Teseida: The seductiveness of the epic

photo In De vulgari eloquentia: II, 2 Dante had lamented the absence of an epic in the vernacular: “Arma vero nullum latium adhuc invenio poetasse[1]. Almost as if to take up Dante’s challenge, Boccaccio decided to tackle the task, composing, between 1339 and 1340, the Teseida. Of this poem in octaves, made up of twelve books, on the model of Virgil’s Aeneid and Stazio’s Tebaide, we have an original annotated copy, the cod. Laurenziano Acquisti & Doni 325. The work must have been begun in Naples, if in the Sacre famis, written in 1339, Boccaccio asks the unknown recipient of this epistle in Latin to get him an annotated copy of the Tebaide so that he can finish his work, which he probably did in Florence.
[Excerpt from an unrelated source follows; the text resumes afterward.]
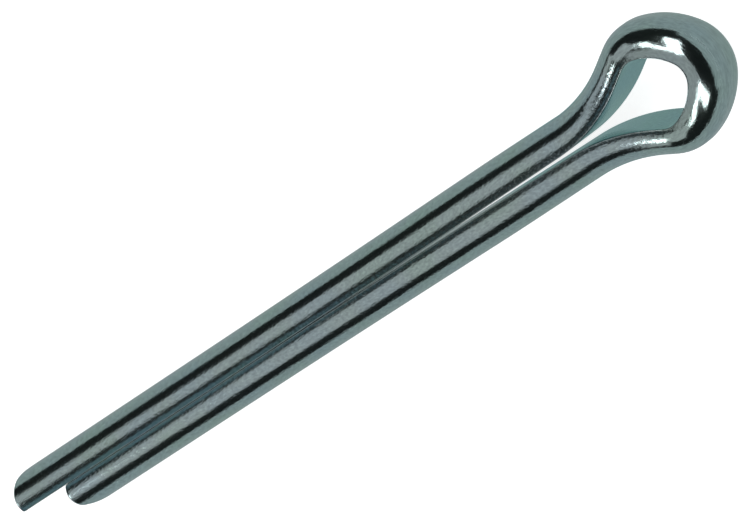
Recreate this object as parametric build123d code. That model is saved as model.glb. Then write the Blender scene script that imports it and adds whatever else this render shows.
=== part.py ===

Inspired by the stories of the Theban cycle, the poem opens with a narration of the deeds of Theseus who, after a successful sortie against the Amazons, returns to Athens and takes on the task of governing the city, ending Creonte’s tyranny. Amongst the prisoners of war are Cadmus’ grandchildren, Arcita and Palemone. From the prison in which they have been locked up, the two youths can spy upon Theseus’ lovely sister-in-law Emilia when she goes to the garden to collect flowers, and they both fall in love with her. Arcita, thanks to a friend’s help, is freed; Palemone, jealous of Emilia, who his rival can now meet, also manages to get himself freed and challenges Arcita to a duel. Discovered by Theseus, the two confess to the King why they are fighting. Theseus, touched by the nobility of the amorous sentiment of the two duellers, pardons them and calls for a tournament, the winner of which will marry Emilia. Arcita, after invoking Mars’s help, manages to have the better over Palemone, the protégé of Venus. But in the fight the knight is mortally wounded and, on point of death, insists that Emilia should promise to marry Palemone.



[1]Dante, De Vulgari Eloquentia, ed. S. Cecchin, Turin 1983, p. 98.